Below is a very interesting graphic that takes some focus and analysis. It illustrates the impact that income and educational legacy has on the BA graduation rates of students who are full-time and start at a four-year public institution.
The three sets of columns focus on the educational legacy of a student's parents: high school diploma, some college (but no degree), and a BA. This essentially controls for parental legacy allowing us to see the impact of income. The varied colored bars illustrate the four income quartiles (dependent students).
For students whose parents earned a high school diploma, note the differential in BA attainment from lowest quartile to third quartile (low N did not allow for the highest quartile, meaning that most people in that demographic had more than a high school diploma).
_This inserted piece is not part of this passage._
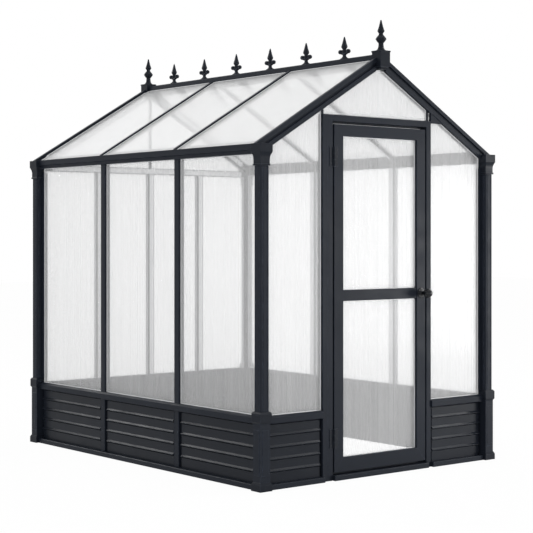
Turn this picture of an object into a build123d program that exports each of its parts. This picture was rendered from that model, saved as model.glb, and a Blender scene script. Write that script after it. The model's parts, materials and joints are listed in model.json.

The more affluent students doubled the BA attainment rate of those from the first quartile (73 versus 35 percent). Looking at the third set of bars, for those whose parents had a BA, note that income still matters greatly. Affluent students graduated at an 86 percent rate, compared to 59 percent for low-income students. As can clearly be seen, each quartile upward in income returns with a higher graduation rate.
Looking across the three sets of columns, we also notice that the graduation rate also increase by educational legacy. Note that low-income students whose parents had a BA graduated at a higher rate than third quartile income students whose parents had only some college. However, third-quartile students whose parents only had a high school diploma did much better than those third quartile students whose parents had some college. That would seem to be an anomaly of some type.
Regardless, this graphic, and the associated table, illustrates the impact of income and educational legacy, with a possibly conclusion that money matters more than legacy.